Nexus One marks developer commitment

Google's device unlikely to be iPhone killer but demonstrates company's commitment to driving more powerful apps, notes Singapore developer.
Written by Victoria Ho, Contributor

SINGAPORE--Touted to boost app development efforts on the Android platform, Google's Nexus One phone offers new advanced technical features. But a local developer says the device is unlikely to displace Apple's iPhone.

Dickson Seow, Google's Southeast Asia head of corporate communications, told ZDNet Asia in a phone interview that the mobile device will bring new development capabilities and "tips and tricks" that were not previously available on Android devices. The 3D engine, for instance, has been improved, so developers can release more resource-hungry apps, Seow noted.

"Developers [now] have confidence that a more advanced platform is available to them," he said, adding that the Android marketplace now stocks "close to 20,000" apps.

Singapore-based mobile developer, Muh Hon Cheng, acknowledged the improvements Nexus One offers and said he purchased the phone Wednesday as soon as it debuted online.

"I need a faster Android phone for development. A slow phone puts me off, [providing] no motivation to develop on it," Muh said, in an online interview with ZDNet Asia.

He added that Google's closer involvement with the phone also provides a source of confidence in the mobile platform.

Nexus One is expected to be "the best Android phone so far" but was unlikely to unseat the iPhone, said Muh, who based his observation on the build-quality of two previous HTC-manufactured Android phones he owns.

Another Android developer, Chua Zi Yong, has put off his purchase of the Nexus One for now, citing a lack of personal funds.

Chua also told ZDNet Asia in an e-mail that he does not see a significant advantage, for development purposes, that the Google phone offers over his existing Android device.

Hong Kong, Singapore first in Asia
Unveiled today, the phone debuts for shipping to the United States, the United Kingdom, Singapore and Hong Kong.
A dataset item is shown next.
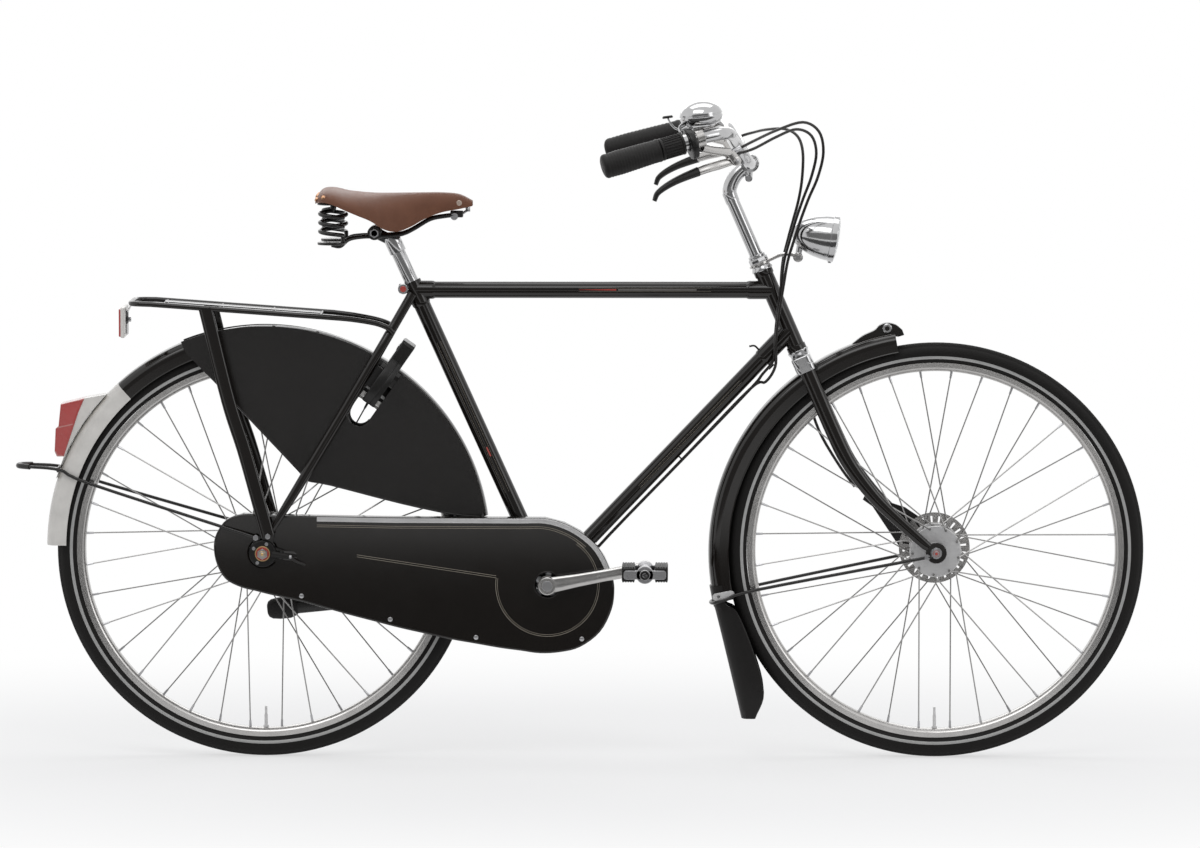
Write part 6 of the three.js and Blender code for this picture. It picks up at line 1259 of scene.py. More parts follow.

Google's Seow said the two Asian markets were chosen for their Web and mobile-savvy populations. He noted that Hong Kong and Singapore boasted mobile penetration of 163 percent and 130 percent, respectively, and household broadband adoption of 100 percent and 63 percent, respectively.

"Both places are ideal for a superphone like the Nexus One and we're confident that the users in these two markets will enjoy the [device]," he said.

While availing the phone in the selected territories currently does not require the prerequisite telco deals, he noted that Google had to ensure hardware support was available in these markets.

HTC, which manufactures Nexus One, will be providing hardware repairs and customer support globally, Seow said.

The Google phone is available for sale on the company's site for now, but Google has plans to include other Android devices in an online handset marketplace called the Phone Webstore, said Seow. It will give consumers the option to purchase handsets without having to sign up with an operator.

He added that Motorola's CEO was present at the Nexus One U.S. launch event and expressed interest in the Webstore. Motorola carries an Android device called the Droid.

According to Seow, Google is also "open to exploring [partnership] opportunities with all local telcos in Hong Kong and Singapore".

All three telcos in Singapore said they would be interested in establishing deals to offer the device to their customers.

The country's biggest telco, SingTel, also noted that it "welcomes Google's direct sales approach to customers" and recommended its prepaid lines for customers who have bought the phone directly without service contracts.